■ **Work required**
Show every line containing "empty" by copying it.

■ **Provided records**
[START]
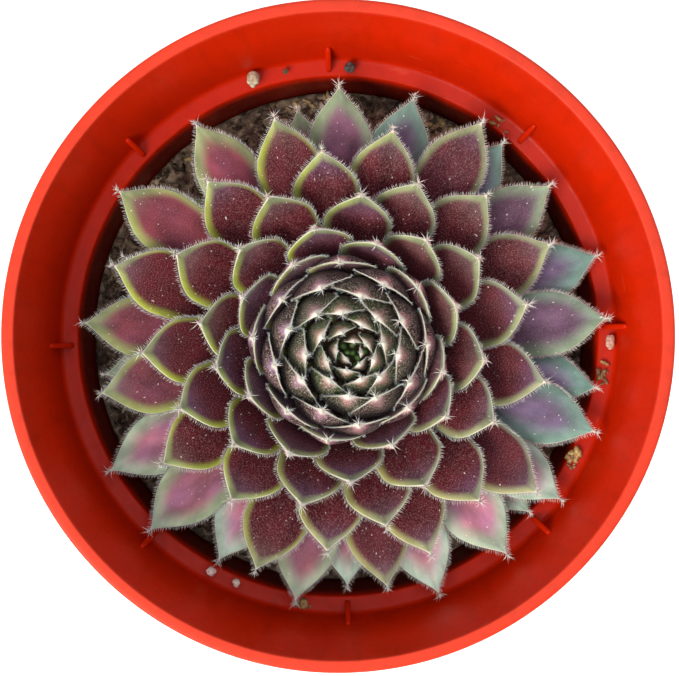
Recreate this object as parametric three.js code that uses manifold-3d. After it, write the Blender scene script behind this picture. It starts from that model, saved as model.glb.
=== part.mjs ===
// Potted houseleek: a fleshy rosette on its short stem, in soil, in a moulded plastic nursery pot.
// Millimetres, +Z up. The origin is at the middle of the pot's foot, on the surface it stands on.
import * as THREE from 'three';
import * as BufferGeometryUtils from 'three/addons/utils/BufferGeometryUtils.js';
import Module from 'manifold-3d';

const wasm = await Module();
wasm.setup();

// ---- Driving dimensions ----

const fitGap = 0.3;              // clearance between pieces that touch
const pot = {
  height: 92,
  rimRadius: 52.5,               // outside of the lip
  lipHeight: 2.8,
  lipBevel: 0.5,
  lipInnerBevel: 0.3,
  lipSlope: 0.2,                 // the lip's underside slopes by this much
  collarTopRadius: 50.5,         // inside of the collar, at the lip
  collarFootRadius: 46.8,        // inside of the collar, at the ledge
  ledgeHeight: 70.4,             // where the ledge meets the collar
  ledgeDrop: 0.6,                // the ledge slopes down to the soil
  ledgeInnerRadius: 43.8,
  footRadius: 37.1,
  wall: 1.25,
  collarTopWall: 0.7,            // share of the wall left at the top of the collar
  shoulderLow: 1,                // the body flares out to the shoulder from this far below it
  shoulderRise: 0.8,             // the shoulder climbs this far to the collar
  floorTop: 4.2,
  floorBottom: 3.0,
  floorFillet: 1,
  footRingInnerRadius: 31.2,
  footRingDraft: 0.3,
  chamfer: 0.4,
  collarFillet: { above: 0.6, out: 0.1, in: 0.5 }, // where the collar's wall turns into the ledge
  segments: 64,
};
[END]
[START]
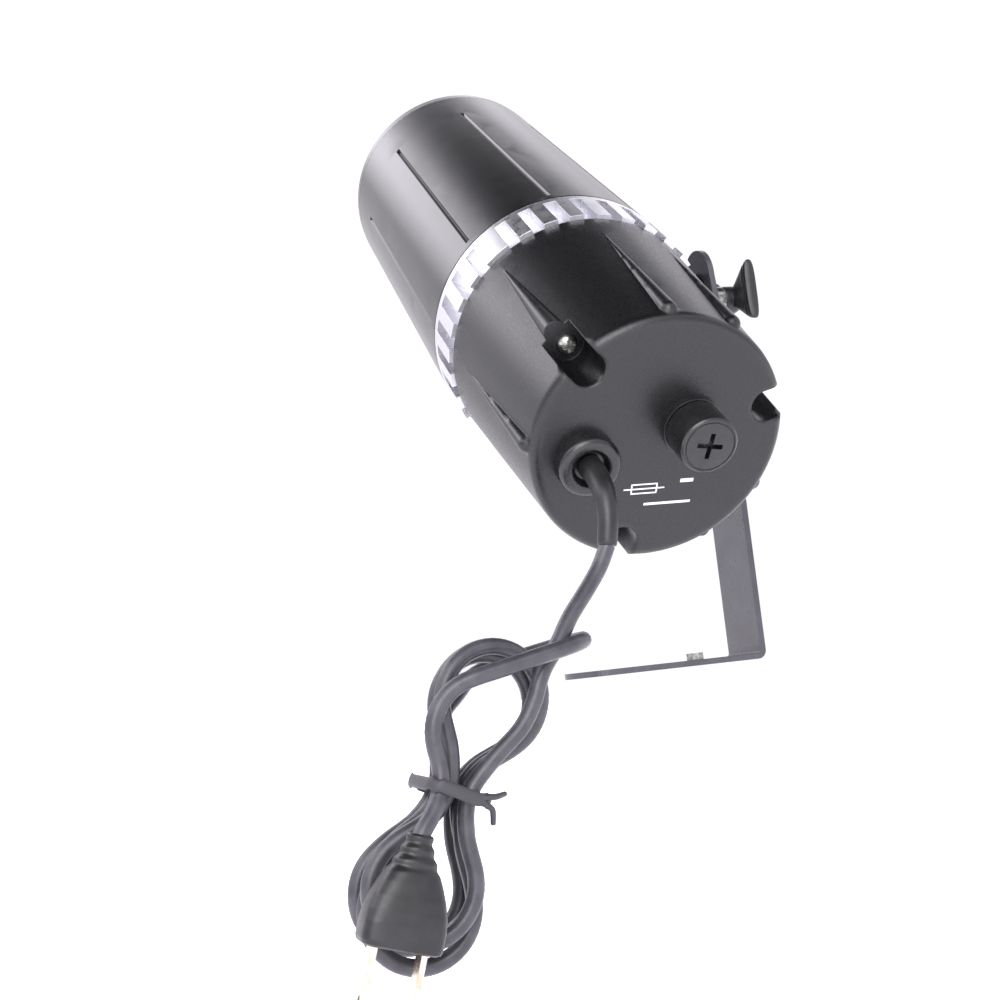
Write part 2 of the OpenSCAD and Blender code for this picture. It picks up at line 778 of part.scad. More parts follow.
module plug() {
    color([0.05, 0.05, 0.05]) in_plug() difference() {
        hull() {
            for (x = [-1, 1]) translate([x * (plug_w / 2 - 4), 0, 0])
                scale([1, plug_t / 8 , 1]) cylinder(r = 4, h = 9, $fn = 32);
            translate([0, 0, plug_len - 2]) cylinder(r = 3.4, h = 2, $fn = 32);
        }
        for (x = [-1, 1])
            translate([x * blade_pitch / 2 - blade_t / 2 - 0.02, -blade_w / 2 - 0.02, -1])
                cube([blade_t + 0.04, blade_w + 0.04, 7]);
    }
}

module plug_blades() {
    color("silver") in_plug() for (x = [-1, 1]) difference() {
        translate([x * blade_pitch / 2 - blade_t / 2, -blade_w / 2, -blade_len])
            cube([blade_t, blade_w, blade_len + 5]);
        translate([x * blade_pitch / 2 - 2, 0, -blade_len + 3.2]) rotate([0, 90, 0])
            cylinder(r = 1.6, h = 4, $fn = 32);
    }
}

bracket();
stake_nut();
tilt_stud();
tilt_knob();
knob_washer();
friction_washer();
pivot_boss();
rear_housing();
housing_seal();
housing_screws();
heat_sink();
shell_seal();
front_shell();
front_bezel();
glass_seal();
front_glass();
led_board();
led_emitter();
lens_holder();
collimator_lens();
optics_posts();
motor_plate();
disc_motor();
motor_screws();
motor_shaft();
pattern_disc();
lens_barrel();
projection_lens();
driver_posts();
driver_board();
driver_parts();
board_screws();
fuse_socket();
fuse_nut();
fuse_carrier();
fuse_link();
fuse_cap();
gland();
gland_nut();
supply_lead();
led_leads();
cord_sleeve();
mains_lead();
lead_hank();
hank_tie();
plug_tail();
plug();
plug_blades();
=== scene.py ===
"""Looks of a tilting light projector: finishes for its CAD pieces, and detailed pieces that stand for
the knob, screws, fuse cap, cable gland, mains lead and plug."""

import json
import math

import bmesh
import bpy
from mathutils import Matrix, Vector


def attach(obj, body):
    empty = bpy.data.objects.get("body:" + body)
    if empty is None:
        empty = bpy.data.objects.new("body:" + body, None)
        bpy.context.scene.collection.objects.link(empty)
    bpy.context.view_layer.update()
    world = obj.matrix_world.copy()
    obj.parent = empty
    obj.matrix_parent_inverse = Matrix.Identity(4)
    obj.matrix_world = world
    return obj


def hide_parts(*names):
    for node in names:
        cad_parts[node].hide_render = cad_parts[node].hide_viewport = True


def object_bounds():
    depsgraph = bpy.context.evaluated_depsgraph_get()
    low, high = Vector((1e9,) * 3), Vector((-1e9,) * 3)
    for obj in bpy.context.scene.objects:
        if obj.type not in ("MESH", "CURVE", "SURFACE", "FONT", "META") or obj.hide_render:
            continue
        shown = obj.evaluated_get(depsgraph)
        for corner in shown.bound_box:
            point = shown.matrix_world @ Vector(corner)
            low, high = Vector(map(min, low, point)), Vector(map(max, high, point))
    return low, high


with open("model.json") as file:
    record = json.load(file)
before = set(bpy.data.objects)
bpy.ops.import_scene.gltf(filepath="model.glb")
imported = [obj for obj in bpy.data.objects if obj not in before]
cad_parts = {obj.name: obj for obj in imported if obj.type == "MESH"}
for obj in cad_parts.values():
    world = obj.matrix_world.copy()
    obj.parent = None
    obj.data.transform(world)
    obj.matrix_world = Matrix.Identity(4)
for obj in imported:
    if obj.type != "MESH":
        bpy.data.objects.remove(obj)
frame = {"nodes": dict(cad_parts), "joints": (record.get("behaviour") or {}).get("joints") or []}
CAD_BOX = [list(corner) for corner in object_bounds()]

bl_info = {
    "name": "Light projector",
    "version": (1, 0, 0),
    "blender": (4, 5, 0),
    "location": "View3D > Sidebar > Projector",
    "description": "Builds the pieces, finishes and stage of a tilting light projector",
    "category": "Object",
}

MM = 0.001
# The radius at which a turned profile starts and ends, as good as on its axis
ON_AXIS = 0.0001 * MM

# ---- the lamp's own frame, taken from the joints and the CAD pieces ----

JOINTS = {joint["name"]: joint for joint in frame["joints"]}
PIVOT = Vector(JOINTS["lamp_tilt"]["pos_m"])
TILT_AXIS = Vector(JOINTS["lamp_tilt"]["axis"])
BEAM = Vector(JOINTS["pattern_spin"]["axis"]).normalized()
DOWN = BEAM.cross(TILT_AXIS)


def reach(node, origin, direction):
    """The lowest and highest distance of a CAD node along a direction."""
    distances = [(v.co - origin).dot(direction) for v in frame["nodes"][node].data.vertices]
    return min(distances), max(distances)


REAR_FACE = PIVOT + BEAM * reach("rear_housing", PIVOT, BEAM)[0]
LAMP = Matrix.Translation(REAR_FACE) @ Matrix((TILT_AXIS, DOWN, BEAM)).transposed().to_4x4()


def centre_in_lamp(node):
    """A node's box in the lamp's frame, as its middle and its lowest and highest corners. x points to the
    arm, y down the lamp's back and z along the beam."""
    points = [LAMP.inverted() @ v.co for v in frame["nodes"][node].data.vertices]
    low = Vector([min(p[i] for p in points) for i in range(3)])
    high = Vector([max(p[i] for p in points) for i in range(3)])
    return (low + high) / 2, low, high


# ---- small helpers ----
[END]
[START]
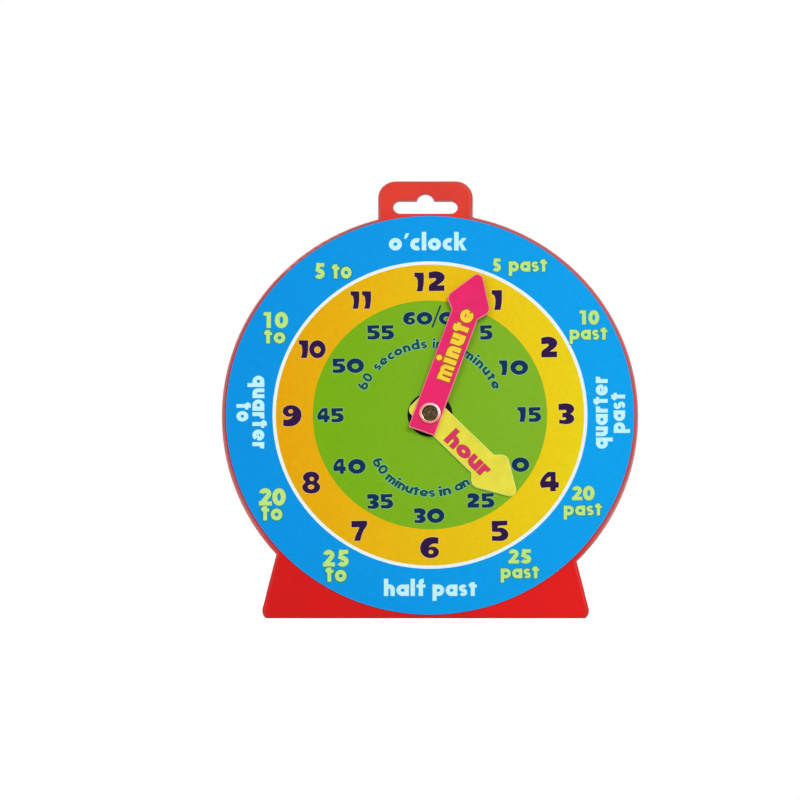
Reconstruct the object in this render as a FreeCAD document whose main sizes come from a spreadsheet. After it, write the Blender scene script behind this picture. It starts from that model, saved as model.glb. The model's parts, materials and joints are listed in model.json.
[END]
■ **Result of this exercise**
    empty = bpy.data.objects.get("body:" + body)
    if empty is None:
        empty = bpy.data.objects.new("body:" + body, None)
        bpy.context.scene.collection.objects.link(empty)
    obj.parent = empty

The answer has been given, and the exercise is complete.